Not that we got the Word right ourselves, after all our church hardly grew out, in, up or down – that’s not a slight, more of a general fact. In any case as a stickler for the Word it wasn’t always cool seeing people nick these bits and pieces without getting the whole thing. Not that I ever thought about getting the whole thing myself.


That changed in 2006 though. I’ve yet to write about how significant a year that was in my own spiritual development but it was a renaissance period for me in a number of ways. One of those ways was to go back to basics again checking what it was to love God – for who He revealed Himself to be in His Word rather than the faith of my father or the doctrine of the church in which I was brought/dragged up.


One of those fundamental building blocks was an appreciation all over again of the Beatitudes. You’ll know it’s something when I committed them all to memory and let it soak in me especially the fourth one that focussed on hungering and thirsting after righteousness. I got in major deep into that section of scripture and realised just how much I had to start from the beginning in cultivating a living relationship with God through His Son. As you can imagine it was one of the best things that ever happened to me. More on that in a future blog I hope.


That as you may have calculated was three years ago and since then I’ve had my fancy taken with other scriptures and theological concepts. In the background however has always been especially that Beatitude and the issues that spring from that, for example a definition of righteousness that doesn’t capitulate to having right this or right that – a bit too tautological for my liking.


Anyway along life’s journey since then I’ve come across a book or two on what I prefer to refer to as the Teaching on the Mount. (After all at the start it says he taught and at the end people were amazed at what he taught, it occurred to me that perhaps calling it a teaching might be a tad more accurate. Having said that it’s obviously later scholars who referred to it as a sermon just as some bright spark referred to the first part as Beatitudes.) As this year has proceeded I was drawn again to the theme of this tremendous teaching.


A friend of mine came across a dude who majored on the piece of scripture and that caught my interest and I began to be a lot more interested in seeing the Beatitude in its context. As love would have it then just as I was skirting round the edges the whole topic became the subject of our recent 13-week study. So now I get the chance to mix life, business and pleasure and share what I love about it as I study it and reflect on how I put it in practice and how it convicts of the areas that still are in need of better practice.
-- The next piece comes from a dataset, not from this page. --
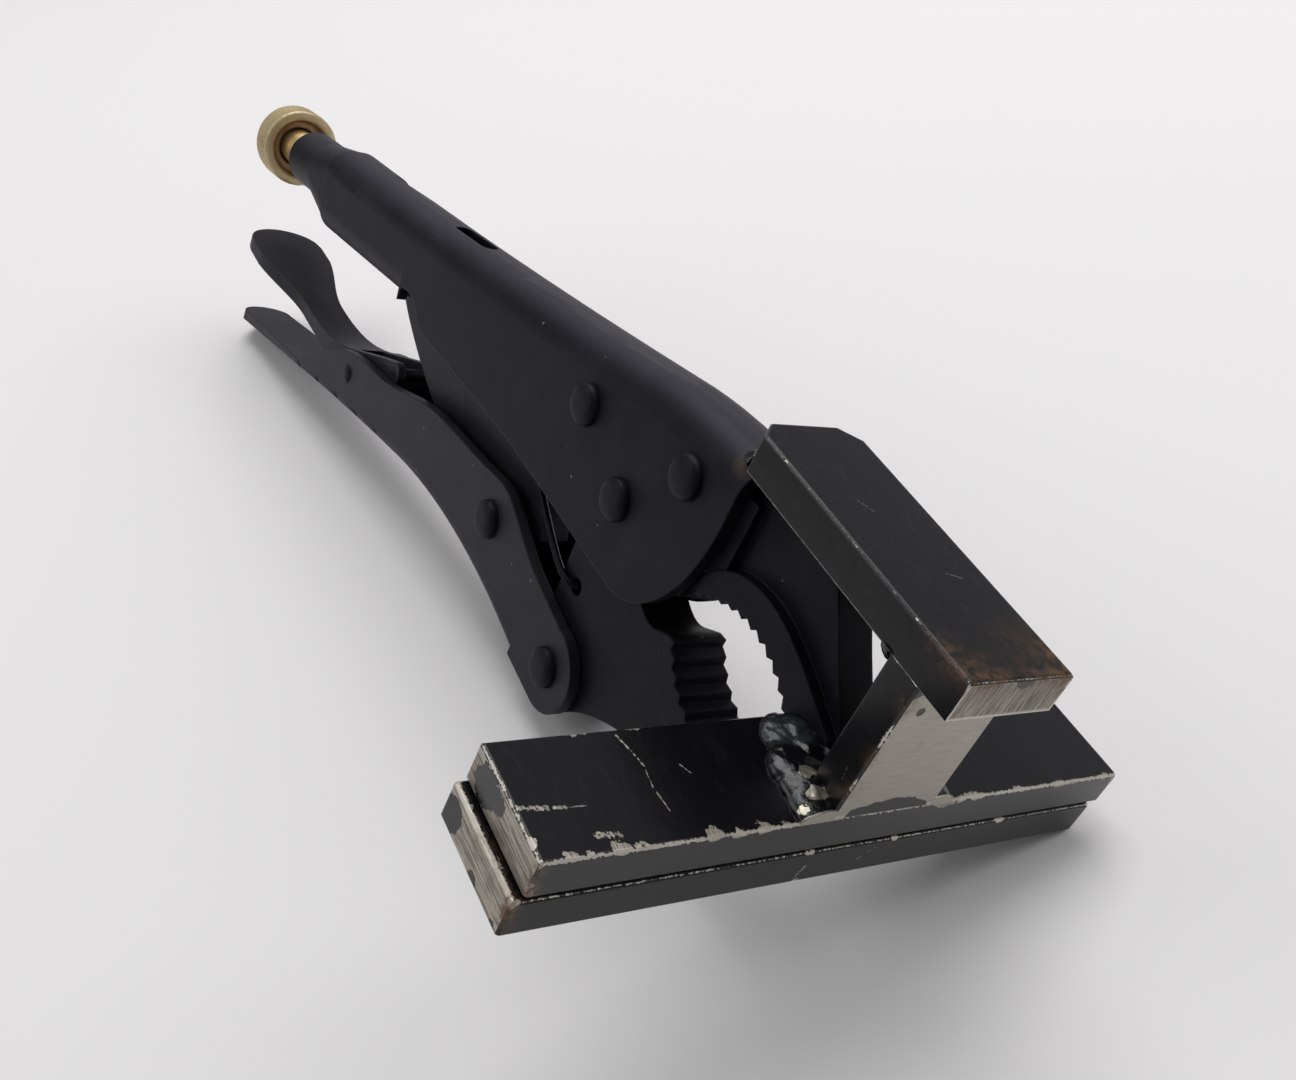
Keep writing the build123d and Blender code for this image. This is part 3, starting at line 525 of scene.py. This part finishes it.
strutWear = dict(
    barWear, steel="#a8a299", edge=0.05, scuff=0.1, gloss=0.3, specular=0.45,
    lines=[((1, 1, 0), (0, -9.5, 0), 0.12)],
    chips=[((0, -9.5, 12), 5.0, 0.5), ((0, -9.5, 22), 5.0, 0.5)],
    scratches=[((-2.0, -9.5, 12.0), (-2.4, -9.5, 14.0), 0.08)],
    bareFaces=[((1, 0, 0), [((0, -6.1, 26.3), 1.2, 1.4), ((0, -9.5, 30.2), 2.6, 1.6),
                            ((0, -6.5, 30.6), 2.2, 1.4), ((0, -5.5, 6.3), 3.0, 1.4),
                            ((0, -2.5, 6.4), 3.6, 1.4), ((0, 0.8, 6.5), 4.0, 1.4),
                            ((0, 4.0, 6.3), 3.8, 1.4), ((0, 6.6, 6.0), 2.8, 1.3)])],
    rust=[((0, -8.6, 27.5), 3.6, 0.8), ((0, -9.4, 18.0), 3.0, 0.8), ((0, -9.4, 12.0), 3.0, 0.6),
          ((0, 9.0, 28.0), 3.0, 0.6)],
    marksStretch=(1.0, 0.07, 1.0), marksContrast=0.16, marksDepth=0.008)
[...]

On reading it as regularly as I am at the moment the thing that catches my eye about this brilliant monologue is how Jesus is not just outlining and clarifying how the law was fulfilled when it was a part of our hearts turning us into the character of our Father, but how He Himself typifies all that we talk of. The point of worship is to show love for God and that is first expressed in the profession of faith in Jesus and here He outlines what that faith means for our heart’s attitude to God and to others.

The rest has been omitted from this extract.